You know, this is really the "step 3" solution to the problem -- removing the recursion.
- As a dynamic program. If you think about it, the dynamic program is like a DFS on an
acyclic graph. That's pretty cool.
A final note on using enumeration to solve this problem
Given the constraints, enumeration is a possible way to solve this problem. Think to yourself -- what
kind of enumeration will work?
- Div/mod? No, we're not enumerating fixed-digit numbers in a base or fixed-size words from an alphabet.
- Power set? Always a thought. You could enumerate subsets of A, and for each subset, check to see
if the corresponding subset of B will work, and if so, the answer is (|A|-|subset|). Unfortunately,
though, A can be up to 50 characters, to this is too expensive (250).

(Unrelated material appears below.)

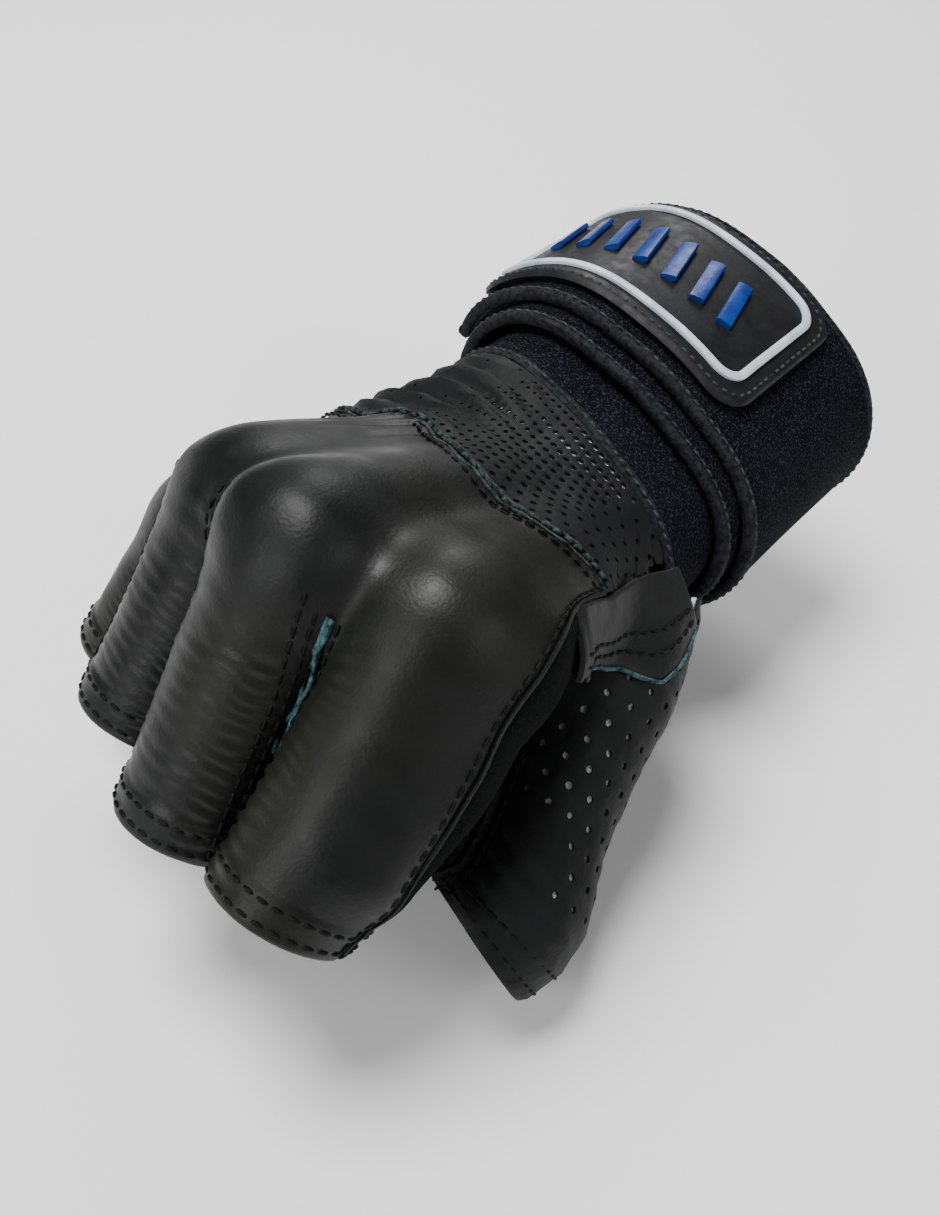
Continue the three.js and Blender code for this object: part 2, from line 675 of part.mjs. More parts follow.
const handLoops = [...steps(0, 1, 8).slice(0, -1), ...BEND_ROWS, ...steps(2, 2.9, 6).slice(1)].map((row) => {
  const back = FINGERS.flatMap((f, i) => steps(-1, 1, 6).slice(0, -1)
    .map((u) => joinedPoint(i, row, u, false, TRIM_LEVEL)));
  const front = FINGERS.flatMap((f, i) => steps(-1, 1, 6).slice(0, -1)
    .map((u) => joinedPoint(i, row, u, true, TRIM_LEVEL)));
  back.push(joinedPoint(3, row, 1, false, TRIM_LEVEL));
  return [...back, ...front.slice(1).reverse()];
});
const handSolid = toSolid(closedTube(handLoops));
const thumbLoops = steps(0, 3, 18).map((row) => steps(0, 360, 28).slice(0, -1)
  .map((deg) => thumbPoint(row, deg, TRIM_LEVEL)));
const thumbSolid = toSolid(closedTube(thumbLoops));
const WRIST_TRIM_LEVEL = 8;
const wristRing = steps(0, 360, 28).slice(0, -1);
const wristSolid = toSolid(closedTube([-CUFF_EDGE - GAP, CUFF_END].map((y, k) => wristRing
  .map((deg) => wristPoint(y, deg, WRIST_TRIM_LEVEL, 1 - k)))));

// Strip from the wrist to the web. Its edges are angles round the index line, and
// it lies on the hand and thumb together.
const unionForm = (p) => formDistance(p, [...handBones, ...thumbBones]);
const STRIP_ROWS = [
  { row: 0.02, low: 67 },
  { row: 0.2, low: 78 },
  { row: 0.42, low: 90 },
  { row: 0.65, low: 100 },
  { row: 0.9, low: 98 },
  { row: 1.15, low: 90 },
];
const STRIP_TRIM_DEPTH = 4;
function stripSolid(margin, lowLevel, highLevel) {
  const cols = steps(0, 1, 4);
  const at = (r, c, level) => {
    const end = r === STRIP_ROWS[0] ? -1 : Number(r === STRIP_ROWS[STRIP_ROWS.length - 1]);
    const row = Math.max(r.row + end * margin * 0.02, 0);
    const top = sideAngle(0, -1, false, row);
    const angle = -rad(mix(top - margin * 2, r.low + margin * 2, c));
    const f = fingerFrame(0, row);
    const dir = f.n.clone().multiplyScalar(Math.cos(angle)).addScaledVector(f.l, -Math.sin(angle));
    return castRay(f.o, dir, level, unionForm);
  };
  return thickSheet([patch(STRIP_ROWS, cols, (r, c) => at(r, c, highLevel), (r, c) => at(r, c, lowLevel))]);
}
const stripTrim = toSolid(
  stripSolid(1, GLOVE_LEVEL - LEATHER - STRIP_TRIM_DEPTH, GLOVE_LEVEL + STRIP_TRIM_DEPTH));
addPiece('thumb_strip', toGeometry(stripSolid(0, GLOVE_LEVEL - LEATHER, GLOVE_LEVEL)), 'smoothLeather');

addPiece('palm_suede',
  solidGeometry(toSolid(thickSheet(palmPatches())).subtract(thumbSolid).subtract(stripTrim)), 'suede');

// Round holes through a pierced sheet, in rows set half a pitch apart
function pierce(solid, places) {
  const drills = places.map(({ top, bottom, side }) => {
    const axis = top.clone().sub(bottom).normalize();
    const e = side.clone().addScaledVector(axis, -side.dot(axis)).normalize();
    const g = axis.clone().cross(e);
    const loop = (p) => steps(0, 360, HOLE_SIDES).slice(0, -1).map((deg) => p.clone()
      .addScaledVector(e, HOLE_RADIUS * Math.cos(rad(deg)))
      .addScaledVector(g, HOLE_RADIUS * Math.sin(rad(deg))));
    return toSolid(closedTube([loop(along(top, axis, 1)), loop(along(bottom, axis, -GAP / 2))]));
  });
  return drills.reduce((left, drill) => left.subtract(drill), solid);
}
function backHoles() {
  const places = [];
  const holes = BACK_HOLES;
  for (let i = 0; i < FINGERS.length; i += 1) {
    for (let c = 0; c < holes.across; c += 1) {
      for (let r = 0; r < holes.along; r += 1) {
        const u = -1 + (2 * (c + 0.5 + ((r % 2) - 0.5) * holes.stagger)) / holes.across;
        const row = (r + holes.first) * holes.pitch * seamRow(i, u);
        const top = shellPoint(i, row, u, false, GLOVE_LEVEL);
        const bottom = shellPoint(i, row, u, false, GLOVE_LEVEL - PIERCED_LEATHER);
        places.push({ top, bottom, side: fingerFrame(i, row).t });
      }
    }
  }
  return places;
}
const pierceTop = GLOVE_LEVEL - PIERCED_LEATHER - GAP;
const backSheet = toSolid(thickSheet(pierceBackPatches(GLOVE_LEVEL, PIERCED_LEATHER, 4)));
const trimmedBack = backSheet.subtract(thumbSolid).subtract(stripTrim);
addPiece('perforated_back', solidGeometry(pierce(trimmedBack, backHoles())), 'pierced');
const liningSheet = toSolid(thickSheet(pierceBackPatches(pierceTop, LINING, 4)));
const trimmedLining = liningSheet.subtract(thumbSolid).subtract(stripTrim);
addPiece('back_lining', solidGeometry(trimmedLining), 'greyCloth');

// Thumb sheets: angles round the thumb from the middle of its back
const THUMB_ROWS = [...steps(0.1, 1, 4), ...steps(1, 2, 4).slice(1), ...steps(2, 3, 2).slice(1)];
const THUMB_SEAM = { outer: -100, inner: 80 };
function thumbSheet(from, to, count, top, thickness) {
  const p = patch(THUMB_ROWS, steps(from, to, count),
    (row, deg) => thumbPoint(row, deg, top),
    (row, deg) => thumbPoint(row, deg, top - thickness));
  return toSolid(thickSheet([p])).subtract(handSolid).subtract(wristSolid).subtract(stripTrim);
}
function thumbHoles() {
  const places = [];
  const holes = THUMB_HOLES;
  for (let r = 0; r < holes.along; r += 1) {
    for (let c = 0; c < holes.across; c += 1) {
      const row = holes.first + r * holes.pitch;
      const deg = mix(holes.from, holes.to, (c + (r % 2) * holes.stagger) / (holes.across - holes.stagger));
      places.push({
        top: thumbPoint(row, deg, GLOVE_LEVEL),
        bottom: thumbPoint(row, deg, GLOVE_LEVEL - PIERCED_LEATHER),
        side: thumbFrame(row).t,
      });
    }
  }
  return places;
}
const thumbOutside = thumbSheet(THUMB_SEAM.outer, THUMB_SEAM.inner, 8, GLOVE_LEVEL, PIERCED_LEATHER);
addPiece('thumb_perforated', solidGeometry(pierce(thumbOutside, thumbHoles())), 'pierced');
addPiece('thumb_lining', solidGeometry(thumbSheet(THUMB_SEAM.outer, THUMB_SEAM.inner, 8, pierceTop, LINING)),
  'greyCloth');
const thumbInside = thumbSheet(THUMB_SEAM.inner, THUMB_SEAM.outer + 360, 8, GLOVE_LEVEL, LEATHER);
addPiece('thumb_suede', solidGeometry(thumbInside), 'suede');

// Cuff and its bound edge
const RING = steps(0, 360, 24);
const cuffRow = (r) => mix(-CUFF_EDGE + BINDING_WIDTH + GAP, CUFF_END, r);
addPiece('cuff', toGeometry(thickSheet([patch([0, 0.4, 1], RING,
  (r, deg) => wristPoint(cuffRow(r), deg, CUFF_LEVEL + VELOUR, 1 - r),
  (r, deg) => wristPoint(cuffRow(r), deg, CUFF_LEVEL, 1 - r))])), 'velour');
addPiece('cuff_binding', toGeometry(thickSheet([patch([0, 1], RING,
  (r, deg) => wristPoint(-CUFF_EDGE + r * BINDING_WIDTH, deg, CUFF_LEVEL + VELOUR + BINDING_PROUD, 1),
  (r, deg) => wristPoint(-CUFF_EDGE + r * BINDING_WIDTH, deg, CUFF_LEVEL - BINDING_PROUD / 2, 1))])),
'binding');

// Wrist wrap: a spiral round the cuff. share is 0 at the sewn start and 1 at the tip.
const STRAP_PITCH = STRAP_THICKNESS + STRAP_SPACING;
const STRAP_BASE = CUFF_LEVEL + VELOUR + STRAP_SPACING;
function strapPoint(share, width, over) {
  const deg = STRAP_TIP_ANGLE - 360 * STRAP_TURNS * (1 - share);
  const y = -STRAP_START + STRAP_DRIFT * STRAP_TURNS * share + width * STRAP_WIDTH;
  const lift = STRAP_TIP_LIFT * smooth((share - 1 + STRAP_TIP_SHARE) / STRAP_TIP_SHARE);
  return wristPoint(y, deg, STRAP_BASE + STRAP_PITCH * STRAP_TURNS * share + lift + over);
}
const STRAP_STEPS = 37;
function strapSheet(fromWidth, toWidth, low, high, count) {
  return toGeometry(thickSheet([patch(steps(fromWidth, toWidth, count), steps(0, 1, STRAP_STEPS),
    (w, share) => strapPoint(share, w, high), (w, share) => strapPoint(share, w, low))]));
}
const EDGE = BINDING_WIDTH / STRAP_WIDTH;
const EDGE_GAP = GAP / STRAP_WIDTH;
addPiece('wrist_strap', strapSheet(EDGE + EDGE_GAP, 1 - EDGE - EDGE_GAP, 0, STRAP_THICKNESS, 2), 'velour');
[['strap_binding_hand', 0], ['strap_binding_arm', 1 - EDGE]].forEach(([name, from]) => {
  const high = STRAP_THICKNESS + STRAP_BINDING_PROUD;
  addPiece(name, strapSheet(from, from + EDGE, -STRAP_BINDING_PROUD, high, 1), 'binding');
});

// Places on the wrap by length: a runs back from the tip, w across from its middle
const strapLengths = [0];
const SAMPLES = 240;
for (let k = 1; k <= SAMPLES; k += 1) {
  const p = strapPoint(1 - (k - 1) / SAMPLES, 0.5, STRAP_THICKNESS);
  const q = strapPoint(1 - k / SAMPLES, 0.5, STRAP_THICKNESS);
  strapLengths.push(strapLengths[k - 1] + p.distanceTo(q));
}
function badgePoint(a, w, over) {
  let k = 0;
  while (k < SAMPLES - 1 && strapLengths[k + 1] < a) k += 1;
  const part = (a - strapLengths[k]) / (strapLengths[k + 1] - strapLengths[k]);
  return strapPoint(1 - (k + part) / SAMPLES, 0.5 + w / STRAP_WIDTH, STRAP_THICKNESS + GAP + over);
}
// Half width of a rounded plate at a distance from its end
function plateHalf(a, length, width, corner) {
  const near = Math.max(corner - Math.min(a, length - a), 0);
  return width / 2 - corner + Math.sqrt(Math.max(corner * corner - near * near, 0));
}
function plateColumns(length, corner) {
  const round = [0, 0.12, 0.4, 1].map((k) => k * corner);
  const middle = steps(corner, length - corner, 8).slice(1, -1);
  return [...round, ...middle, ...round.map((c) => length - c).reverse()];
}
const BADGE_BASE = STRAP_BINDING_PROUD;
const BADGE_TOP = BADGE_BASE + BADGE_THICKNESS;
const plateAt = (v, a, over) => badgePoint(BADGE_FROM_TIP + a,
  v * plateHalf(a, BADGE_LENGTH, BADGE_WIDTH, BADGE_CORNER), over);
addPiece('badge_plate', toGeometry(thickSheet([patch(steps(-1, 1, 2), plateColumns(BADGE_LENGTH, BADGE_CORNER),
  (v, a) => plateAt(v, a, BADGE_TOP), (v, a) => plateAt(v, a, BADGE_BASE))])), 'rubber');

// Raised frame line round the plate, as a closed band
function frameLoop(inset) {
  const length = BADGE_LENGTH - 2 * inset;
  const width = BADGE_WIDTH - 2 * inset;
  const corner = Math.max(BADGE_CORNER - inset, 1);
  const near = plateColumns(length, corner);
  const side = (sign) => near.map((a) => [a + inset, sign * plateHalf(a, length, width, corner)]);
  return [...side(1), ...side(-1).reverse()];
}
const FRAME_BASE = BADGE_TOP + GAP;
function frameBand() {
  const loops = [frameLoop(FRAME_INSET), frameLoop(FRAME_INSET + FRAME_WIDTH)];
  const count = loops[0].length;
  const at = (k, c, over) => {
    const [a, w] = loops[k][c % count];
    return badgePoint(BADGE_FROM_TIP + a, w, over);
  };
  const cols = Array.from({ length: count + 1 }, (_, c) => c);
  return patch([0, 1], cols, (k, c) => at(k, c, FRAME_BASE + FRAME_HEIGHT), (k, c) => at(k, c, FRAME_BASE));
}
addPiece('badge_frame', toGeometry(thickSheet([frameBand()])), 'silver');

// Plain slanting grip ribs in a row along the plate
for (let k = 0; k < RIB_COUNT; k += 1) {
  const room = BADGE_LENGTH - 2 * (FRAME_INSET + FRAME_WIDTH) - 2 * RIB_WIDTH - RIB_LEAN;
  const a = FRAME_INSET + FRAME_WIDTH + RIB_WIDTH / 2 + (room * (k + 0.5)) / RIB_COUNT + RIB_WIDTH / 2;
  const place = (v, c) => BADGE_FROM_TIP + a + c * RIB_WIDTH - v * RIB_LEAN;
  const at = (v, c, over) => badgePoint(place(v, c), v * RIB_LENGTH, over);
  addPiece(`badge_rib_${k + 1}`, toGeometry(thickSheet([patch([-0.5, 0.5], [-0.5, 0.5],
    (v, c) => at(v, c, FRAME_BASE + RIB_HEIGHT), (v, c) => at(v, c, FRAME_BASE))])), 'blueRubber');
}

export default glove;
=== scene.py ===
"""Dresses the weightlifting glove: sewn leather sheets, seams, wrist wrap and badge."""

import logging
import math
from dataclasses import dataclass, field
from enum import Enum
from typing import Callable, Optional, Sequence

import bmesh
import bpy
import numpy as np
from mathutils import Matrix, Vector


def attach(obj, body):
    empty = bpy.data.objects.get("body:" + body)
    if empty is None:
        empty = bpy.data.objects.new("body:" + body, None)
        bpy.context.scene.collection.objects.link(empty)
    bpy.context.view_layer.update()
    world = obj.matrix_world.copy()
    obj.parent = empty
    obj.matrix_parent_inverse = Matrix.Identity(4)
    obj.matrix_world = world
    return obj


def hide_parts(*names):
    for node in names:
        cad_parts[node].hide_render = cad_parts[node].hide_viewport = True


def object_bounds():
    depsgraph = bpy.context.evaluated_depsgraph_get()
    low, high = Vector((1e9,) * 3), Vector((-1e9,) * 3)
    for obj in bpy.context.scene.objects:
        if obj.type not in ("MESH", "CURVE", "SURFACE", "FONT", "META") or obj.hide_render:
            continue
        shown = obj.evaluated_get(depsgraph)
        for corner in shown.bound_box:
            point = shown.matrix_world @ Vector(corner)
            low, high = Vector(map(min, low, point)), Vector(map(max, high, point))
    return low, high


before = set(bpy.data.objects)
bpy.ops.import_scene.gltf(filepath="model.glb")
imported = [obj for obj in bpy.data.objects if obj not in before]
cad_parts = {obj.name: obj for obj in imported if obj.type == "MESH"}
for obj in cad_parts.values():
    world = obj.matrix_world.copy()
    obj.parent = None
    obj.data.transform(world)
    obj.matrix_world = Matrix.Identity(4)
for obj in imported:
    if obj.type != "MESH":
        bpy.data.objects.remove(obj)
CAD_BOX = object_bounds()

log = logging.getLogger("glove")
MM = 0.001
Array = np.ndarray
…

- Permutations? Hmmm -- the substitution cipher is a permutation of the characters from 'A'
to 'I'. So, we could generate all of those permutations, and for each permutation, determine
how many characters you'd have to delete so that the remaining characters are legal according to the cipher.
How many permutations? factorial(9), which is under 1,000,000. It would work! My guess is that this
is why Topcoder kept the number of legal characters so low.